## Description of the task
Repeat, exactly, the run of lines that opens with the line containing "flange_bolts();" and closes with the line containing "cad_parts[node].hide_render = cad_parts[node].hide_viewport", and leave all other lines out.

************

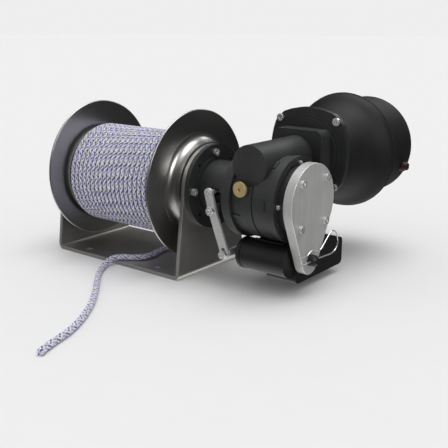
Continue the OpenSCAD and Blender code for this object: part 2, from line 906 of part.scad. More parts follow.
// Outline of the front cover, t inside its outer face: a neck that flares out to the rim
function bell_profile(y0, t) = [
    [0, y0], [50 - t, y0], [53 - t, y0 + 1], [55 - t, y0 + 4], [55.5 - t, y0 + 14],
    [56.5 - t, y0 + 26], [58.5 - t, y0 + 38], [61.5 - t, y0 + 49], [65.5 - t, y0 + 59],
    [70.5 - t, y0 + 67], [76 - t, y0 + 73], [bell_r - 1.2 - t, y0 + 77.5],
    [bell_r - t, rim_y - 6], [bell_r - t, rim_y + t], [0, rim_y + t],
];

// Flared front cover of the motor; its rim is the widest part of the machine
module bell_cover() {
    y0 = can_y0;
    t = 3;
    color("#191b1c") y_from([motor_p[0], 0, motor_p[1]]) rotate_extrude($fn = 128) {
        difference() {
            polygon(bell_profile(y0, 0));
            polygon(bell_profile(y0 + t, t));
            translate([0, y0 - 1]) square([48.5, t + 2]);
        }
    }
}

// Rear cover: a deep cup with a rounded end
module rear_cover() {
    t = 3;
    round_r = 16;
    color("#1c1e1f") y_from([motor_p[0], 0, motor_p[1]]) {
        rotate_extrude($fn = 128) difference() {
            union() {
                translate([0, rim_y]) square([rear_r, motor_end_y - round_r - rim_y]);
                translate([0, rim_y]) square([rear_r - round_r, motor_end_y - rim_y]);
                translate([rear_r - round_r, motor_end_y - round_r]) circle(round_r);
                translate([0, rim_y]) square([bell_r - 4, 3]);
            }
            translate([0, rim_y - 1]) {
                square([rear_r - t, motor_end_y - round_r - rim_y + 1]);
                square([rear_r - round_r, motor_end_y - t - rim_y + 1]);
            }
            translate([rear_r - round_r, motor_end_y - round_r]) circle(round_r - t);
        }
    }
}

// Rubber boot of a motor terminal, on the side given by s
module boot(s) {
    reach = sqrt(rear_r * rear_r - boot_drop * boot_drop) - 1;
    difference() {
        translate([motor_p[0] + s * reach, boot_y, motor_p[1] - boot_drop]) rotate([0, s * 90, 0]) {
            translate([0, 0, -4]) cylinder(h = 9, r = 7.5);
            translate([0, 0, 4.5]) cylinder(h = 6, r1 = 7, r2 = 5);
        }
        disc_y(motor_p, boot_y - 20, boot_y + 20, rear_r + 0.1);
    }
}

module boot_red() {
    color("darkred") boot(1);
}

module boot_black() {
    color("#101010") boot(-1);
}

// ---------------------------------------------------------------- actuator and its plate

// Part of the plate between its two round ends
module drop_sides() {
    c = [0, axis_h];
    d = norm(tip_p - c);
    a = atan2(tip_p[1] - c[1], tip_p[0] - c[0]);
    b = acos((drop_r - tip_r) / d);
    dirs = [[cos(a + b), sin(a + b)], [cos(a - b), sin(a - b)]];
    // the straight sides lie a hair inside the true tangents, so that they cross the arcs
    inset = 0.05;
    polygon([
        c + (drop_r - inset) * dirs[0], tip_p + (tip_r - inset) * dirs[0],
        tip_p + (tip_r - inset) * dirs[1], c + (drop_r - inset) * dirs[1],
    ]);
}

module anchor_plate() {
    color("whitesmoke") difference() {
        union() {
            disc_x(plate_x0, plate_x1, drop_r);
            x_from([plate_x0, tip_p[0], tip_p[1]]) cylinder(h = plate_x1 - plate_x0, r = tip_r);
            side_plate(plate_x0, plate_x1 - plate_x0) drop_sides();
        }
        x_from([plate_x0 - 1, stud_p[0], stud_p[1]]) cylinder(h = 14, r = stud_r + 0.3);
        around_x(4, 45) translate([plate_x0 - 1, plate_screw * sqrt(2), 0]) {
            rotate([0, 90, 0]) cylinder(h = 14, r = 3);
        }
    }
}

module plate_screws() {
    color("silver") around_x(4, 45) translate([plate_x1, plate_screw * sqrt(2), 0]) {
        rotate([0, 90, 0]) cap_screw(4.8, 4.2, 2.9, 20, 2.4);
    }
}

module actuator_cap() {
    color("#131415") difference() {
        x_from([act_x0, act_y, act_z]) {
            cylinder(h = 1.5, r1 = act_r - 1.2, r2 = act_r + 0.4);
            translate([0, 0, 1.5]) cylinder(h = 5, r = act_r + 0.4);
            translate([0, 0, 6]) cylinder(h = 2.5, r = act_r - 1);
            translate([0, 0, 8]) cylinder(h = 4, r = act_r + 0.2);
        }
        x_from([act_x0 - 1, act_y, act_z]) cylinder(h = 20, r = rod_r + fit);
    }
}

module actuator_tube() {
    color("#17191a") difference() {
        union() {
            x_from([act_x0 + 12, act_y, act_z]) cylinder(h = act_x1 - act_x0 - 12, r = act_r);
            translate([act_x0 + 18, act_y - 2, act_z + act_r - 1]) cube([44, 4, 2.5]);
        }
        x_from([act_x0 + 11, act_y, act_z]) cylinder(h = act_x1 - act_x0 - 15, r = act_r - 4);
        translate([box_x0 - gap, box_y0 - gap, box_z0 - 1]) {
            cube([box_x1 - box_x0 + 1, 60, box_z1 - box_z0 + 1 + gap]);
        }
    }
}

module actuator_rod() {
    color("gainsboro") {
        x_from([link_p[0] + 6, act_y, act_z]) cylinder(h = 245 - link_p[0] - 6, r = rod_r);
        x_from([236, act_y, act_z]) cylinder(h = 6, r = rod_r + 1.3);
    }
}

module rod_end() {
    color("silver") difference() {
        union() {
            disc_y(link_p, lever_y + lever_t + gap, act_y + 7, 6.5);
            x_from([link_p[0], act_y, act_z]) cylinder(h = 11, r = 5.8);
        }
        disc_y(link_p, -60, 0, 3);
        x_from([link_p[0] + 6, act_y, act_z]) cylinder(h = 12, r = rod_r);
    }
}

module box_outline() {
    translate([(box_y0 + box_y1) / 2, (box_z0 + box_z1) / 2]) {
        round_square(box_y1 - box_y0, box_z1 - box_z0, 7);
    }
}

module actuator_housing() {
    color("#17191a") difference() {
        union() {
            side_plate(box_x0, box_x1 - box_x0) box_outline();
            // end of the gear case, behind the tube
            x_from([gear_x0, gear_p[0], gear_p[1]]) {
                cylinder(h = 2, r1 = gear_r - 2, r2 = gear_r);
                translate([0, 0, 2]) cylinder(h = box_x0 - gear_x0 + 4, r = gear_r);
            }
        }
        disc_y([(box_x0 + box_x1) / 2, 31], 14, box_y1 - 4, 15);
        x_from([box_x1 - 8, stud_p[0], stud_p[1]]) cylinder(h = 12, r = 5);
    }
}

module actuator_motor() {
    color("gray") disc_y([(box_x0 + box_x1) / 2, 31], 14, box_y1 - 4, 15);
}

module actuator_stud() {
    color("#202020") difference() {
        x_from([box_x1, stud_p[0], stud_p[1]]) {
            translate([0, 0, -7.5]) cylinder(h = 8, r = 5);
            cylinder(h = stud_x1 - box_x1 - 3, r = stud_r);
            translate([0, 0, stud_x1 - box_x1 - 3]) cylinder(h = 3, r1 = stud_r, r2 = 4);
        }
        disc_y([clip_x, stud_p[1]], -30, 30, clip_wire_r + 0.08);
    }
}

// Spring clip, from the stud's axis: a straight leg through the stud, a loop, and a leg
// that arches over the stud and stays above it as the clip is pulled out
clip_route = [
    [0, -32, 0], [0, -20, 0], [0, -8, 0], [0, 4, 0], [0, 16, 0], [0, 28, -0.6],
    [0, 41, -1.4], [0, 51, 0], [0, 58, 5], [0, 59.5, 12.5], [0, 56, 21], [0, 50, 27],
    [0, 43, 28], [0, 36, 24.5], [0, 27, 17.5], [0, 19, 11.2], [0, 13, 9.4], [0, 7, 12.2],
    [0, 0, 13.8], [0, -7, 12.6], [0, -13, 9.8], [0, -20, 9.4], [0, -32, 12.6],
];
module r_clip() {
    place = [clip_x, stud_p[0], stud_p[1]];
    color("gainsboro") sweep(
        [for (p = smooth(clip_route, 2)) p + place], clip_wire_r, 8, [1, 0.01, 0.02]);
}

cradle();
idle_housing();
idle_bush();
idle_cap();
idle_bolts();
drum_barrel();
drum_flange_left();
drum_flange_right();
drum_hub_shell();
clutch_cup();
drum_bushes();
wound_rope();
rope_tail();
main_shaft();
shaft_circlips();
shaft_keys();
worm_wheel();
clutch_cone();
clutch_lining();
clutch_housing();
housing_bolts();
lever();
shift_pin();
pivot_stud();
pivot_nut();
link_stud();
link_nut();
gearbox_case();
gearbox_cover();
cover_screws();
gear_bearings();
shaft_seal();
worm_end_cap();
oil_plug();
worm_shaft();
worm_bearings();
motor_coupling();
motor_flange();
flange_gasket();
flange_bolts();
motor_can();
motor_magnets();
motor_armature();
commutator();
motor_brushes();
bell_cover();
rear_cover();
boot_red();
boot_black();
anchor_plate();
plate_screws();
actuator_cap();
actuator_tube();
actuator_rod();
rod_end();
actuator_housing();
actuator_motor();
actuator_stud();
r_clip();
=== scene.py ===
"""Looks of the drum anchor windlass: rope, steel, castings and studio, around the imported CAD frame."""

import json
import math

import bpy
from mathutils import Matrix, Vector


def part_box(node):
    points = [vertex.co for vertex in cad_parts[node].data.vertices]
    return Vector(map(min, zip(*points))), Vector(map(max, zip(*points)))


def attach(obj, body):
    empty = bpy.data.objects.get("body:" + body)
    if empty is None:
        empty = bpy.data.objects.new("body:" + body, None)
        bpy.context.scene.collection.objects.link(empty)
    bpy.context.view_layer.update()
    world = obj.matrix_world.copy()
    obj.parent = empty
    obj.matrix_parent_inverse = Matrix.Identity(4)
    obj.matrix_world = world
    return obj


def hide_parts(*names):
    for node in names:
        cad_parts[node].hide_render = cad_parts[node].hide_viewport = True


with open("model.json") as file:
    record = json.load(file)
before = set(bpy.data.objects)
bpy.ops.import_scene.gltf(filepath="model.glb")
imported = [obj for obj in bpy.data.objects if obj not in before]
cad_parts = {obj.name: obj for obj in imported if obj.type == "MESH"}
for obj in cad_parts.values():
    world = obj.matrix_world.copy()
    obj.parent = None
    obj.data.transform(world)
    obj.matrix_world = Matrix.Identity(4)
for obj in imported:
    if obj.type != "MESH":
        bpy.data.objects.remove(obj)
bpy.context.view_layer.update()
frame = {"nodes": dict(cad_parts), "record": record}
nodes = frame["nodes"]
scene = bpy.context.scene
MM = 0.001

# ---------------------------------------------------------------- shared

def add_mesh(name, verts, faces, smooth=False):
    """A new object in the scene with that mesh."""
    mesh = bpy.data.meshes.new(name)
    mesh.from_pydata(verts, [], faces)
    if smooth:
        mesh.polygons.foreach_set("use_smooth", [True] * len(faces))
    mesh.update()
    piece = bpy.data.objects.new(name, mesh)
    scene.collection.objects.link(piece)
    return piece


def aimed(place, target):
    """The rotation that points a camera or a light from place to target."""
    return (Vector(target) - Vector(place)).to_track_quat("-Z", "Y").to_euler()


# ---------------------------------------------------------------- camera

CAMERA_PLACE = Vector((0.7263, -0.7394, 0.3251))
CAMERA_TARGET = Vector((0.1407, 0.0, 0.0669))
CAMERA_LENS = 58.5


def make_camera():
    data = bpy.data.cameras.new("camera")
    data.lens = CAMERA_LENS
    data.clip_start, data.clip_end = 0.01, 100
    camera = bpy.data.objects.new("camera", data)
    camera.location = CAMERA_PLACE
    camera.rotation_euler = aimed(CAMERA_PLACE, CAMERA_TARGET)
    scene.collection.objects.link(camera)
    scene.camera = camera


# ---------------------------------------------------------------- rope

ROPE_R = 4 * MM
TAIL_FLOOR = 4.1            # height of the free rope's middle on the floor, in millimetres
TAIL_DECK = 9.3             # and on the base plate
# Centreline of the free rope in millimetres: off the winding, along the base plate, out over the floor
TAIL_ROUTE = [
    (84, -2, 35.5), (84, 12, 35), (82, 27, 33), (77, 40, 29), (68, 48.5, 24),
    (56, 51, 18), (45, 47, 13.5), (36, 39, 10.4), (29, 27, TAIL_DECK), (26, 14, TAIL_DECK),
    (26, 1, TAIL_DECK), (28, -11, TAIL_DECK), (31, -21, TAIL_DECK), (32.5, -31, TAIL_DECK),
    (31, -41, TAIL_DECK), (25.5, -49, TAIL_DECK), (17.5, -55, TAIL_DECK), (9, -60, TAIL_DECK),
    (3, -67, TAIL_DECK), (0, -75, 8.9), (0, -84, 6.7), (4, -94, 4.6), (11, -106, TAIL_FLOOR),
    (22, -120, TAIL_FLOOR), (35, -134, TAIL_FLOOR), (64, -163, TAIL_FLOOR),
    (92, -194, TAIL_FLOOR), (113, -222, TAIL_FLOOR), (128, -246, TAIL_FLOOR),
    (139, -268, TAIL_FLOOR), (146, -289, TAIL_FLOOR), (152, -308, TAIL_FLOOR),
    (158, -323, TAIL_FLOOR),
]
STRANDS = 10                # strands of the cover that lean each way
TRACERS_EVERY = 5           # strands from one coloured tracer to the next
CELL_L = 3.41 * MM          # length of rope over which two strands cross once
BRAID_RELIEF = 0.20 * MM
TAIL_SIDES = 24
WINDING_SIDES = 14
CORE_SIDES = 96
TAIL_STEP = 1.0 * MM        # length of the free rope from one ring of its mesh to the next
WINDING_STEP = 2.2 * MM
PATH_SKIP = 4               # rings of the free rope for each point of a coarser path that make_tail picks out and leaves unused
SPLINE_STEPS = 40           # pieces of the curve between two points of a route
CUT_SHRINK = 0.72           # a cut end's rim, against the rope's radius
CUT_RIM = 0.5 * MM          # how far the rim and the middle of a cut end stand out
CUT_MIDDLE = 0.6 * MM
STEP_START = 0.02           # share of a turn at which the rope starts to step over, and the share it takes
STEP_SHARE = 0.2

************

## Exercise answer
flange_bolts();
motor_can();
motor_magnets();
motor_armature();
commutator();
motor_brushes();
bell_cover();
rear_cover();
boot_red();
boot_black();
anchor_plate();
plate_screws();
actuator_cap();
actuator_tube();
actuator_rod();
rod_end();
actuator_housing();
actuator_motor();
actuator_stud();
r_clip();
=== scene.py ===
"""Looks of the drum anchor windlass: rope, steel, castings and studio, around the imported CAD frame."""

import json
import math

import bpy
from mathutils import Matrix, Vector


def part_box(node):
    points = [vertex.co for vertex in cad_parts[node].data.vertices]
    return Vector(map(min, zip(*points))), Vector(map(max, zip(*points)))


def attach(obj, body):
    empty = bpy.data.objects.get("body:" + body)
    if empty is None:
        empty = bpy.data.objects.new("body:" + body, None)
        bpy.context.scene.collection.objects.link(empty)
    bpy.context.view_layer.update()
    world = obj.matrix_world.copy()
    obj.parent = empty
    obj.matrix_parent_inverse = Matrix.Identity(4)
    obj.matrix_world = world
    return obj


def hide_parts(*names):
    for node in names:
        cad_parts[node].hide_render = cad_parts[node].hide_viewport = True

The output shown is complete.